A root cellar can store food in a mild climate even during extreme outdoor temperatures.

Our five-year search was over. We had found our home in the country: Sky Meadow, one hundred sixty acres of pasture, pines, junipers, bubbling springs, and a panoramic 60-mile view of valley, mountain, sky, and weather. It was nine months later before we took up residence in what — barring a subdivision and shopping center on the next section — will be our final move.

We arrived, grossly overloaded, on June 1, after three days of “unusually heavy” rains. The mile and a half of rutted tracks from the country road had turned into an impassable morass of adobe muck. A neighbor rancher down in the valley led us 12 miles through the forest on graveled logging roads to a spot only a quarter of a mile from the cabin. We packed in essentials and made camp, awaiting the drying of the roads.

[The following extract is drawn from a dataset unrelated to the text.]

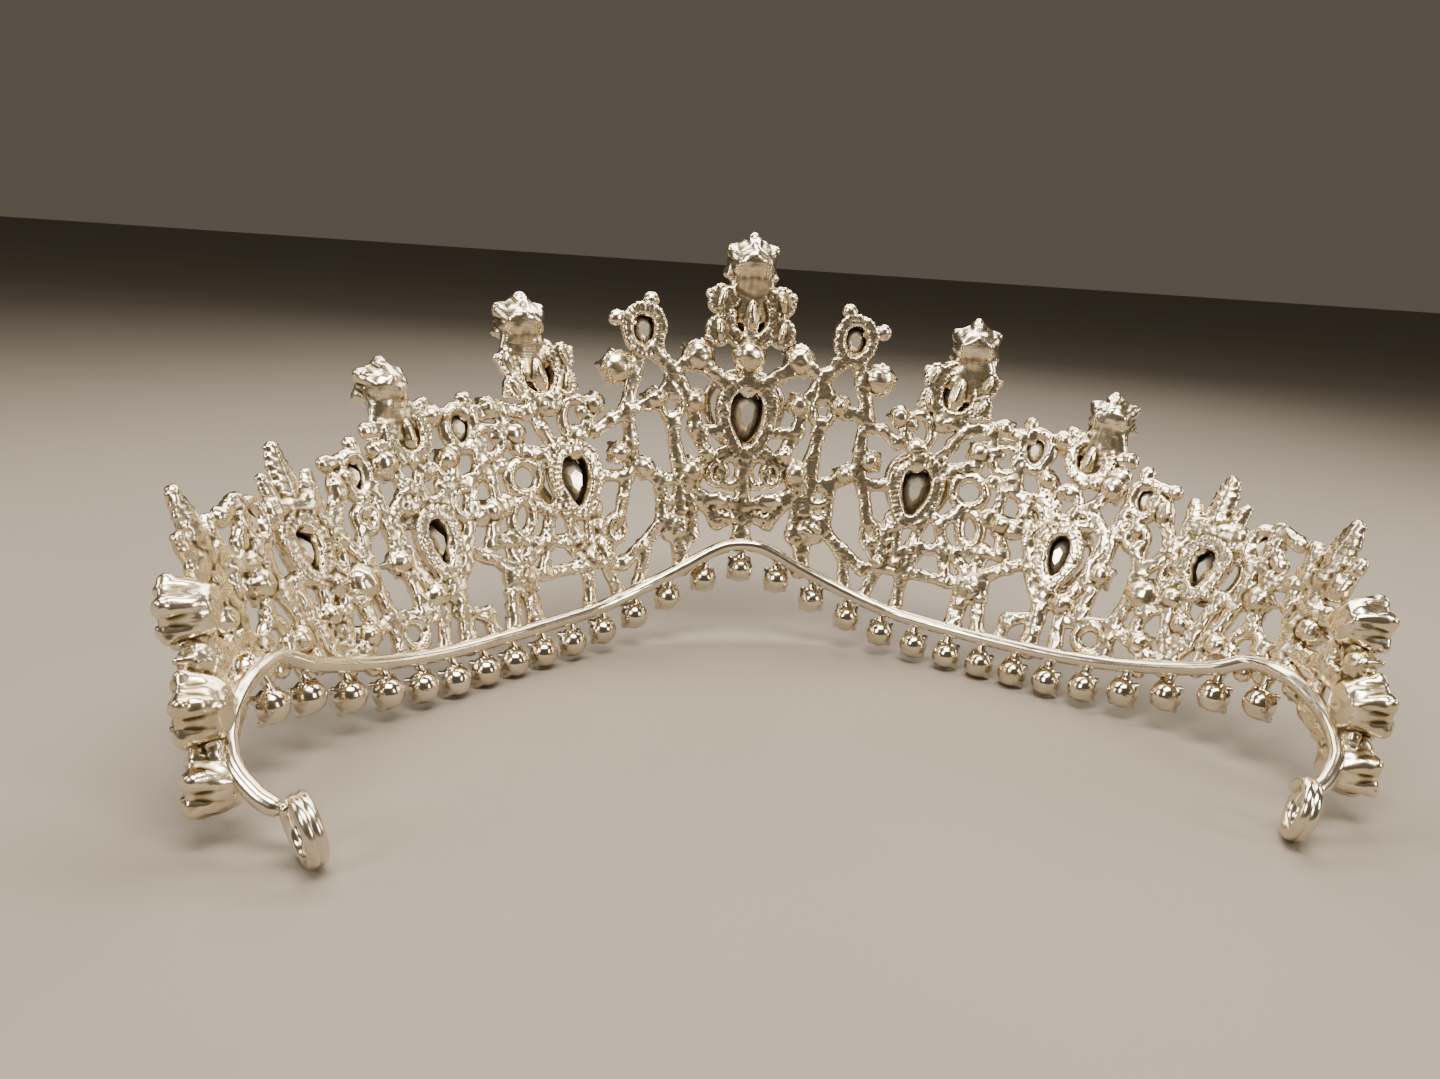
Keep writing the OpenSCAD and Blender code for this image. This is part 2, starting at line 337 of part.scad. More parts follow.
// ---- fourth motif with pointed leaves
fc = [74.5, 22];
function leaf_pts(a, b, w) = let (d = b - a, v = [-d[1], d[0]] / norm(d)) [a - 0.34 * w * v, a + 0.28 * d - 0.5 * w * v, a + 0.65 * d - 0.42 * w * v, a + 0.92 * d - 0.24 * w * v, b, a + 0.92 * d + 0.24 * w * v, a + 0.65 * d + 0.42 * w * v, a + 0.28 * d + 0.5 * w * v, a + 0.34 * w * v];
module leaves(c, list) for (q = list) seat(c[0], c[1]) translate([0, 0, -cast_t / 2]) linear_extrude(cast_t + 0.8)
  polygon(leaf_pts(flat(c, [q[0], q[1]]), flat(c, [q[2], q[3]]), q[4]));
fourth_leaves = [[73.8, 28.6, 73, 36.8, 3.8], [71.2, 28.2, 69.4, 32.8, 2.6], [75.8, 28.6, 76.8, 33.4, 2.4]];
fourth_bars = [[71.2, 28.6, 77, 28.8, 2.2], [71.2, 28.2, 73, 26.4, 1.5], [77, 28.8, 77.6, 25, 1.4], [77.6, 25, 77, 21, 1.2], [72.4, 21, 73, 18.6, 1.3],
  [72, 18, 75, 12.6, 1.3], [75, 12.6, 77, 8.6, 1.3], [79.6, 20, 78.4, 13, 1.2], [78.4, 13, 77, 8.6, 1.3], [77.4, 20.4, 79.6, 20, 1.2],
  [70, 15.6, 72.6, 17.4, 1.2], [70, 15.6, 69.8, 11.4, 1.3], [69.8, 11.4, 73, 9.8, 1.3], [73, 9.8, 76.4, 10.2, 1.2], [73, 9.8, 73, 7.6, 1.3], [69.8, 24.8, 71.2, 28.2, 1.4], [71.2, 19.8, 72.4, 18, 1.2], [71.2, 23.4, 72.6, 26, 1.2]];
fourth_rings = [[75, 23.3, 3, 4.6, 1.4, 4, 0.25], [71, 21.4, 1.3, 2.1, 0.8, 0, 0]];
fourth_cups = [[73, 18.4, 1.5], [71.4, 11.2, 1.4], [76, 15.2, 1.3]];
module fourth_casting(left) color(metal) both(left)
  motif(fc, concat(fourth_bars, [[75, 18.8, 76, 15.2, 1.2], [76, 15.2, 76.6, 10, 1.2]]), fourth_rings, [], fourth_leaves, fourth_cups, []);
module fourth_casting_left() fourth_casting(true);
module fourth_casting_right() fourth_casting(false);
module fourth_halo(left) color(metal2) both(left) halo(75.6, 23.4, 4.2, 5, 1, 4, 0.2);
module fourth_halo_left() fourth_halo(true);
module fourth_halo_right() fourth_halo(false);
module fourth_stones(left) color(glass) both(left) { stones(fourth_cups); drop(75, 23.3, 1.5, 3.1, 4, 0.25, -0.6, 3.2); }
module fourth_stones_left() fourth_stones(true);
module fourth_stones_right() fourth_stones(false);

// ---- temple motif
hc = [83, 21];
temple_bars = [[82.4, 31, 86, 30, 1.3], [82.8, 29.4, 84.8, 26.6, 1.3], [82.2, 26, 84.6, 24.3, 1.5], [84.6, 24.3, 88.4, 24.8, 1.5], [84.6, 24.3, 84.4, 21.4, 1.4],
  [81.6, 25.6, 82, 20, 1.3], [82, 20, 80.8, 13.6, 1.3], [82, 20, 84.4, 21.4, 1.3], [84.4, 21.4, 86, 17.4, 1.3], [80.8, 13.6, 84.6, 13.8, 1.3], [80.8, 13.6, 81.4, 10.2, 1.4],
  [79, 20, 82, 20, 1.2], [88.4, 24.8, 89.4, 22, 1.3], [87.4, 12.2, 87.8, 11.8, 1.4], [77.4, 27.6, 79.6, 27.6, 1.3]];
temple_rings = [[81.3, 28.2, 2.2, 3.1, 1, 0, 0.1], [86.4, 14.8, 2.4, 2.9, 1, 0, 0]];
temple_cups = [[84.4, 21.4, 1.7], [82.4, 13.8, 1.5]];
module temple_casting(left) color(metal) both(left) motif(hc, temple_bars, temple_rings, [], [], temple_cups, []);
module temple_casting_left() temple_casting(true);
module temple_casting_right() temple_casting(false);
module temple_stones(left) color(glass) both(left) { stones(temple_cups); drop(81.3, 28.2, 1.15, 2.05, 0, 0.1, -0.5, 2.2); }
module temple_stones_left() temple_stones(true);
module temple_stones_right() temple_stones(false);

// ---- end motif: leaves and three petal cups stepping down
ec = [97, 18];
end_leaves = [[91.8, 26, 92.4, 35.2, 4.4], [90, 26, 88, 31, 2.8], [94, 26, 96.2, 30.8, 2.8]];
end_bars = [[89.6, 26.4, 94.4, 26.4, 2.4], [92, 26.6, 91.6, 20, 2.6], [91.6, 20, 92, 14.4, 2], [89.4, 22, 91.6, 21, 1.5], [92, 22.6, 99.6, 23, 2.2], [91.8, 17, 98, 16.6, 2],
  [98, 16.6, 99.8, 22.4, 2], [98, 16.6, 105.6, 14.2, 2.2], [92, 14.4, 99.4, 11, 2], [99.4, 11, 106.8, 7.4, 2.2], [99.4, 11, 98, 16.6, 1.6], [105.6, 14.2, 107.6, 7, 2.4], [99.6, 23, 105, 15, 1.8], [88.4, 15.4, 91.8, 16, 1.4], [92, 14.4, 90.6, 12.4, 1.6]];
end_eggs = [[100, 23.3, 2.6, 2.6, 0, 0], [106.2, 14.4, 2.8, 2.8, 0, 0], [107.8, 6.6, 2.6, 2.6, 0, 0]];
end_cups = [[93.6, 20, 1.6], [103.2, 18.8, 1.7], [96, 12.6, 1.5]];
end_big = [[100, 23.3, 3.2], [106.2, 14.4, 3.4], [107.8, 6.6, 3.1]];
module end_casting(left) color(metal) both(left) motif(ec, end_bars, [], end_eggs, end_leaves, end_cups, end_big);
module end_casting_left() end_casting(true);
module end_casting_right() end_casting(false);
module end_stones(left) color(glass) both(left) { stones(end_cups); for (q = end_big) crest_stone(q[0], q[1], q[2]); }
module end_stones_left() end_stones(true);
module end_stones_right() end_stones(false);

scale(size_factor) {
  base_wire();
  end_eyelet_left();
  end_eyelet_right();
  hem_cups();
  hem_stones();
  centre_casting();
  centre_halo();
  centre_crest_stone();
  centre_oval_stone();
  centre_drop_stone();
  centre_side_stones();
  inner_casting_left();
  inner_casting_right();
  inner_stones_left();
  inner_stones_right();
  second_casting_left();
  second_casting_right();
  second_halo_left();
  second_halo_right();
  second_crest_stone_left();
  second_crest_stone_right();
  second_drop_stone_left();
  second_drop_stone_right();
  second_stones_left();
  second_stones_right();
  cluster_casting_left();
  cluster_casting_right();
  cluster_stones_left();
  cluster_stones_right();
  third_casting_left();
  third_casting_right();
  third_halo_left();
  third_halo_right();
  third_crest_stone_left();
  third_crest_stone_right();
  third_stones_left();
  third_stones_right();
  bridge_casting_left();
  bridge_casting_right();
  bridge_stones_left();
  bridge_stones_right();
  fourth_casting_left();
  fourth_casting_right();
  fourth_halo_left();
  fourth_halo_right();
  fourth_stones_left();
  fourth_stones_right();
  temple_casting_left();
  temple_casting_right();
  temple_stones_left();
  temple_stones_right();
  end_casting_left();
  end_casting_right();
  end_stones_left();
  end_stones_right();
}
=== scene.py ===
"""Looks of the bridal tiara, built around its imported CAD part. Lengths are millimetres until a mesh is made."""

import math

import bpy
import numpy as np
from mathutils import Matrix, Vector


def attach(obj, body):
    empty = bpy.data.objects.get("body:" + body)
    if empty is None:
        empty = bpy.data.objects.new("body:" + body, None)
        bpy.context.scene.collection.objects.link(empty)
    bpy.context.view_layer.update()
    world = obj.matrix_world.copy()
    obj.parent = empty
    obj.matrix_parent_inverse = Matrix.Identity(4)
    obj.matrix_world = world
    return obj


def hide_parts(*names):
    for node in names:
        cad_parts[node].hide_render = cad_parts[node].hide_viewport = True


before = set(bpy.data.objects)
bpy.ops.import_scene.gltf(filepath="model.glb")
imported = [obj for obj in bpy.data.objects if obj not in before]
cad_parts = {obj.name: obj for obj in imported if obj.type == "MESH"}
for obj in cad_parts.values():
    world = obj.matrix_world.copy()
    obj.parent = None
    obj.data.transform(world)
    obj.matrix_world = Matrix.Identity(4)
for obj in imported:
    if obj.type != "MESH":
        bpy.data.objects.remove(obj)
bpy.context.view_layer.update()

# ---------------------------------------------------------------- wall surface
PLAN_Y, MID_H = 19.7, 23.0


def wall_r(a, h):
    t = a * math.pi / 180
    return 52.7 + 4.7 * t**2 + 4 * t**4 - 1.2 * t**6 + (h - MID_H) * (0.15 + 0.42 * t**2 - 0.14 * t**4)


_A = np.arange(0, 116, 2.0)
_P = np.stack([wall_r(_A, MID_H) * np.sin(np.radians(_A)), wall_r(_A, MID_H) * np.cos(np.radians(_A))], 1)
_S = np.concatenate([[0], np.cumsum(np.linalg.norm(np.diff(_P, axis=0), axis=1))])


def wall(s, h, out=0.0):
    s, h = np.asarray(s, float), np.asarray(h, float)
    a = np.sign(s) * np.interp(np.abs(s), _S, _A)
    r = wall_r(a, h) + out
    return np.stack([r * np.sin(np.radians(a)), PLAN_Y - r * np.cos(np.radians(a)), h + 0 * r], -1)


def unit(v):
    return v / np.maximum(np.linalg.norm(v, axis=-1, keepdims=True), 1e-9)


def seat(s, h):
    """Origin, along, rise and outward directions of the wall at (s, h)."""
    t = unit(wall(s + 1, h) - wall(s - 1, h))
    u = wall(s, h + 1) - wall(s, h - 1)
    u = unit(u - np.sum(u * t, -1, keepdims=True) * t)
    return wall(s, h), t, u, np.cross(t, u)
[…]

While we waited out the three days of sunny, dry weather before the roads became passable, we explored our domain and planned our summer. The garden would go down there on that flat next to the orchard. We’d develop the spring uphill from the cabin first, and then the other two … one for the garden and the other for the duck pond. One benefit of the cabin siding being off was that it would be easy to insulate and wire. We could get the poles for the deer fence over in that big stand of junipers on the east forty. I had to do something about that log shed before it collapsed. And building a root cellar where the old one had fallen in….

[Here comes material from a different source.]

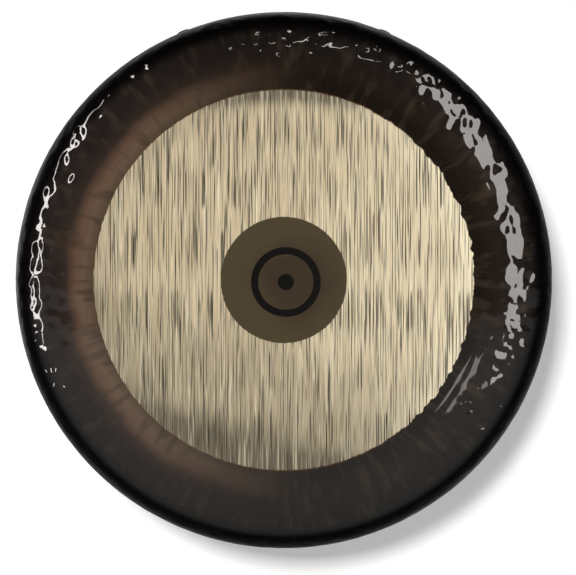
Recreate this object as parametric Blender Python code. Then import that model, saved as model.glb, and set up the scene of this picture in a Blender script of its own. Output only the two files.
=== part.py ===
"""A hanging gong 813 mm across: one spun and hammered sheet of nickel silver with its rim turned
back, and a rubber grommet in each of its two cord holes.

Frame: +Z is up and the struck face looks along -Y. The origin is midway between the two cord
holes, on the line that the gong swings about.
"""

import math
from typing import NamedTuple

import bmesh
import bpy
from mathutils import Matrix

# The sheet, in metres and degrees. A slope is how far the sheet leans back from the face's plane.
GONG_DIAMETER = 0.813
SHEET = 0.0015
DOME_RISE = 0.006
RIM_BAND = 0.110
GROOVE_WIDTH = 0.016
GROOVE_SLOPE = 9.0
BOW_START_SLOPE = 5.0
SHOULDER_START_SLOPE = 24.0
SHOULDER_RADIUS = 0.046
FLANGE_LENGTH = 0.024
FLANGE_TAPER = 5.0

# The two cord holes, in the flange either side of the top, and how far each grommet's collar
# stays from the gong's rear edge.
CORD_HOLE_DIAMETER = 0.0143
CORD_HOLE_SPACING = 0.304
REAR_EDGE_MARGIN = 0.0022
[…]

Where did the time go? Suddenly we were well into our second summer and Joanie kept complaining that if the root cellar wasn’t completed soon we could split the turnips, rutabagas and kohlrabi and use them for cordwood. And I’d horse another 125-pound railroad tie into position and exclaim, “Only five more courses to go … then comes the roof!”

The 8′ X 12′ hole at the brow of the hill had, in fact, been started over a year before. Willing summer visitors had wielded shovel, bar, and pick with fervor and vigor — for a few minutes — and then had suddenly become more interested in the beer in the spring box or the view or just conversation, the least of our needs during summer working weather.